I'll begin with the Moffat research paper. The idea is to include an internal index in each inverted list, and also use the Golomb compression.
I'll procede by steps for this paper. This paper recommends two types of compression : the gamma and the Golomb one.
Step 1 : I I want to use the gamma one, already coded in terrier. I'll change the data in the inverted lists, modifying writing and reading of these data. I've to write this classes :
SkipListInvertedIndexOutputStream : write the compression and skiplists structure defined in the Moffat paper.
[CM]: I dont think this will extend InvertedIndex
interface PostingsStream : interface of skipping into the postings of the inverted index
Step 2 : I want to implement the Golomb compression and use it. I'll need to modify the same files and also bitFile.java
[CM]: Terrier 2 contains an implementation of Golomb coding. However, it might add a nice dimension to your disseration discussing which works best.

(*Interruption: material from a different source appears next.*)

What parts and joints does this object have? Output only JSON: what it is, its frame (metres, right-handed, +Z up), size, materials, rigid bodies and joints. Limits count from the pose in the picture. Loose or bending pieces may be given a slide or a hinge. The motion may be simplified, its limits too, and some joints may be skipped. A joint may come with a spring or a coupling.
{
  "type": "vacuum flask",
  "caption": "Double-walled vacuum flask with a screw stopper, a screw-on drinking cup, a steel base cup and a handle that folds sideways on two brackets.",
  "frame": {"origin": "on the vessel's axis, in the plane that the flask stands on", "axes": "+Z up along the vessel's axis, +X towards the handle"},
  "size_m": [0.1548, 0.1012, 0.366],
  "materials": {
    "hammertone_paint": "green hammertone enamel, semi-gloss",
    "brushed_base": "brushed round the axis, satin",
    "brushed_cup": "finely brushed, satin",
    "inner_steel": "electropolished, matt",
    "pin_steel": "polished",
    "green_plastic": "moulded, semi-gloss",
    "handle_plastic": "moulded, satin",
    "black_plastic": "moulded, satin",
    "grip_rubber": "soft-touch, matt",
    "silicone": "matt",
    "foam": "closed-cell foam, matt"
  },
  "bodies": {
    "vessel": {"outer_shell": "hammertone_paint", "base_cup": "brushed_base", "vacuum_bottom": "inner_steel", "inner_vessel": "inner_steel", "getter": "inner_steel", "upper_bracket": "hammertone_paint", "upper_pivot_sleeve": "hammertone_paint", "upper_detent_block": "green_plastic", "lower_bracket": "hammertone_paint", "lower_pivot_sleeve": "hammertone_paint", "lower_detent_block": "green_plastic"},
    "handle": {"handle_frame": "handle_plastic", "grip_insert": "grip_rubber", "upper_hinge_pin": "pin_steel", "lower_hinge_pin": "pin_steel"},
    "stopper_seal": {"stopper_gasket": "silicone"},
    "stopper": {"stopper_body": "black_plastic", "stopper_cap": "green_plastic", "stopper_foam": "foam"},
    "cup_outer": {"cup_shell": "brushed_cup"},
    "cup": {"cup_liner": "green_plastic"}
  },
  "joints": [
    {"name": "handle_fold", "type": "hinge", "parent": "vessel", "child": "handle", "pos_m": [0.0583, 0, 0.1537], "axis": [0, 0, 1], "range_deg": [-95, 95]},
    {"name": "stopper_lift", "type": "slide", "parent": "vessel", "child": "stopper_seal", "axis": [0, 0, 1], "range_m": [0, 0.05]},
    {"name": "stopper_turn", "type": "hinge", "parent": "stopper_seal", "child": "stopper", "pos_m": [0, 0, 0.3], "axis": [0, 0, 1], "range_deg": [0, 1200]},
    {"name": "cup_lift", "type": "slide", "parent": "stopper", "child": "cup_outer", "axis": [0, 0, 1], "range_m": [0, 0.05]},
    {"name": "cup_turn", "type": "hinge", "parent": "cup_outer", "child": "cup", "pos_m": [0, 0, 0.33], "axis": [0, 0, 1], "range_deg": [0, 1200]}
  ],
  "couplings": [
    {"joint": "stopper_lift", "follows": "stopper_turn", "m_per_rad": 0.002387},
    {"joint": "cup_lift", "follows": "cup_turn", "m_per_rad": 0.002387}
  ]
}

Step 3 : The paper deal with cosine measure, so i'll probably implement it for matching
[CM]: Cosine is an old fashioned ranking function, it's more interesting to apply the techniques to DFR weighting models such as PL2.
For the other paper, I'll need to create an other class, which is in charge of electing docs in order to do not the complete computation of all the collection.
[CM]: This is a Matching sublass, which uses a PointeredInvertedIndex.
[CM]: There are several other papers you'll need to investigate, critique and possible implement such that they can be implemented.